Gold loses ground on jobs data

Gold loses ground on jobs data

Gold loses ground on jobs data, heading for its first weekly drop in four weeks. The spot price of the yellow metal lost a tad over $10 an ounce in response to the surprisingly positive employment numbers. Gold also came under pressure as the dollar strengthened.

Job creation continued in November with payrolls growing even faster than expected. Nonfarm payrolls rose by 199,000 for the month, slightly better than the 190,000 Dow Jones estimate, the Labor Department reported Friday. The unemployment rate declined to 3.7%, compared to the forecast for 3.9%. The unexpected positive data doesn’t support speculation that the Federal Reserve is approaching the end of its series of interest rate hikes. The central bank has boosted rates by 5.25 percentage points since March 2022 to curb inflation to the 2% level. Monthly consumer sentiment data is also due out Friday. 

Front-month gold futures lost $1.50 Thursday to settle at $2,046.40 an ounce on Comex, and the February contract is down 2.1% so far this week. Bullion rose 3.2% last month after gaining 6.9% in October and falling 5.1% in September. The metal is up 12% in 2023. The February contract is currently down $12.9 (-0.63%) an ounce to $2033.50 and the DG spot price is $2011.40.

Adding to speculation of a weak jobs report from the Labor Department, private payrolls missed expectations for November in the ADP Employment Report, released Wednesday. The 103,000 increase was below the 128,000 forecast by economists. The October estimate was also revised down to 106,000 in October.

U.S. weekly initial jobless claims gained 220,000 last week, according to data from the Labor Department Thursday. That’s slightly better than the market expectation of 22,000. 

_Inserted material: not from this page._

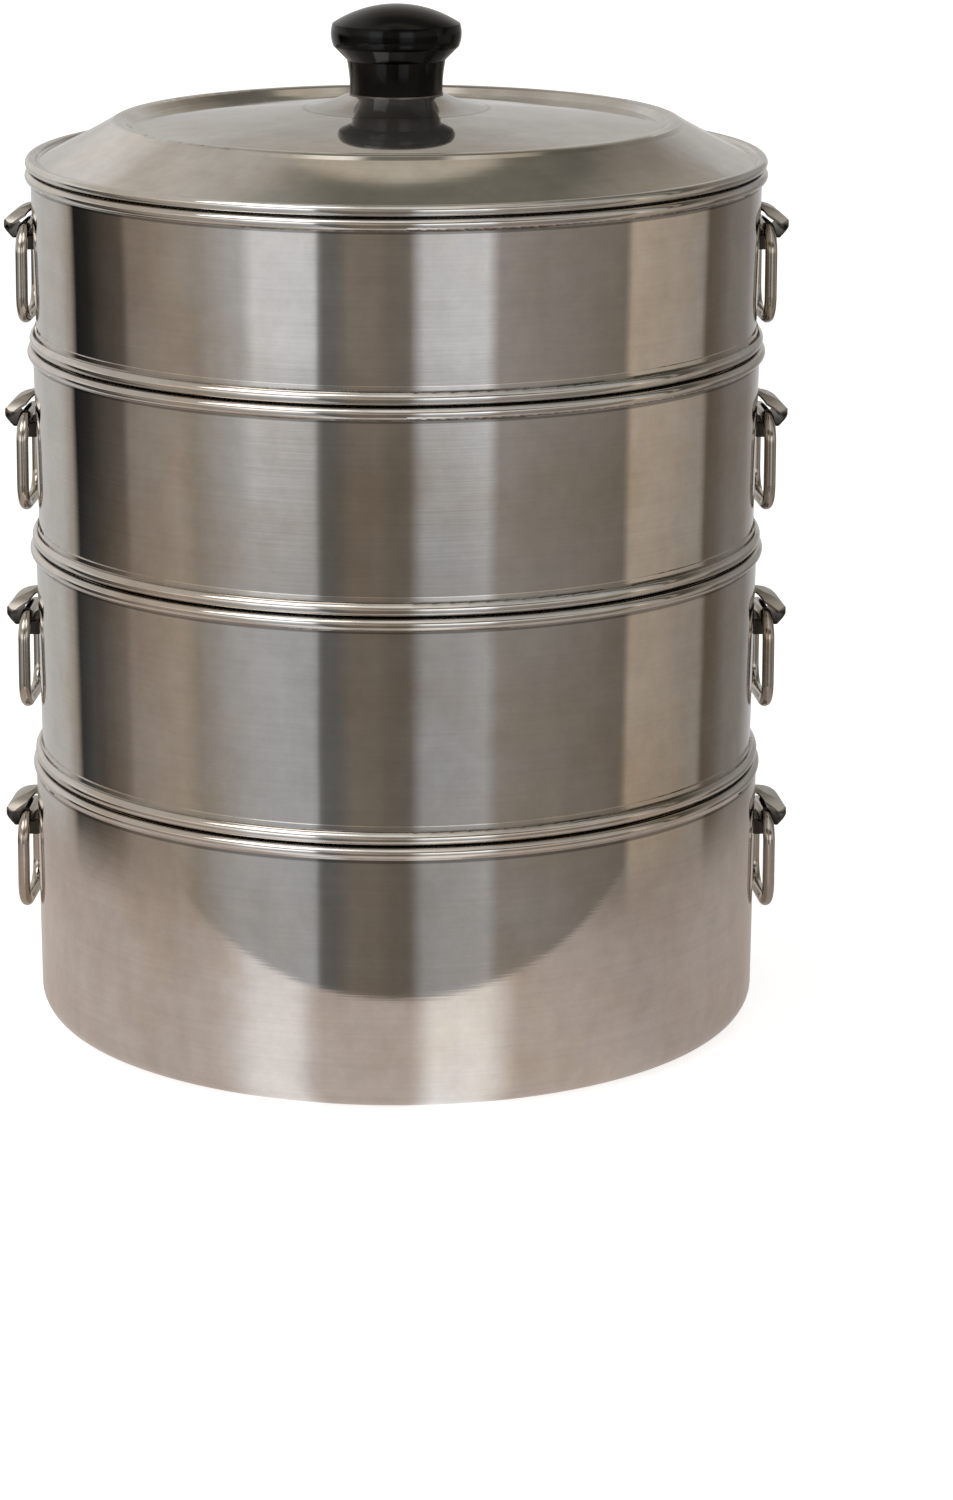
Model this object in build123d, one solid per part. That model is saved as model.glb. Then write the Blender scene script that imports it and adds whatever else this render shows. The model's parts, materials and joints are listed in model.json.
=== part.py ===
from build123d import *
import os
from math import sqrt

# Stainless steel steamer: a base pot, three steaming tiers that nest in each other, and a lid.
# Every level carries two wire loops that swing in folded brackets.
# Lengths are in millimetres. The origin is the centre of the pot's underside and +Z is up.
# The front is -Y, and left and right are as seen from the front.

# Sheet steel and the clearances between pieces
sheet = 0.7
seat_gap = 0.5
nest_gap = 0.6
weld_gap = 0.05
pin_gap = 0.6
overrun = 10.0

# Levels, each measured from rim top to rim top
base_height = 107.8
tier_1_pitch = 91.0
tier_2_pitch = 82.2
tier_3_pitch = 72.6

# Rolled rim at the top of every level, and the walls below it
rim_radius = 151.5
rim_curl = 2.4
rim_overhang = 2.3
tier_draft = 1.5
base_rim_overhang = 1.1
base_draft = 1.3
base_corner = 10.5

# Perforated floor of a tier, with the bead that sits on the rim below
seam_bead = 2.8
seam_overhang = 2.8
seam_lip_height = 2.0
seam_lip_sheet = 0.6
nest_depth = 15.0
nest_corner = 4.0
hole_radius = 5.0
hole_pitch = 27.0
hole_rings = 4
holes_per_ring = 6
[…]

The Fed kept interest rates unchanged at 5.25% to 5.50% in November. The CME FedWatch Tool shows that 98.4% of the investors it tracks are betting that the Fed will keep its federal funds rate unchanged Dec. 13, while 1.6% are expecting a 25 basis point increase. The central bank is widely expected to keep rates unchanged in January, too, but more than half of the investors tracked by the tool are betting on a rate cut in March.

The Fed closely watches labor market and inflation data when determining monetary policy. The personal consumption expenditures price index report for October came in in line with expectations last week. The measure is known as the Fed’s favorite inflation report. Higher interest rates are considered bearish for gold, making it a less attractive investment. 

Front-month silver futures decreased 0.7% Thursday to settle at $24.06 an ounce on Comex, and the March contract is down 7% so far this week. Silver advanced 12% in November after increasing 2.2% in October and decreasing 9.5% in September. It’s up 1.9 cents in 2023. The March contract is currently down $0.199 (-0.83%) an ounce to $23.869 and the DG spot price is $23.39

Spot palladium rose 3.3% Thursday to $994.00 an ounce and has dropped 2.1% so far this week. Palladium lost 9.5% last month after dropping 10% in October and rising 3% in September. Palladium has plummeted 45% so far this year. Currently, the DG spot price is down $6.20 an ounce to $989.50.

Spot platinum gained 2.5% Thursday to $919.70 an ounce, and it’s down 1.8% in the first four days of the week. Platinum fell 0.7% in November after gaining 3.5% in October and declining 6.6% in September. Platinum is down 14% in 2023. The DG spot price is currently up $6.10 an ounce to $920.40.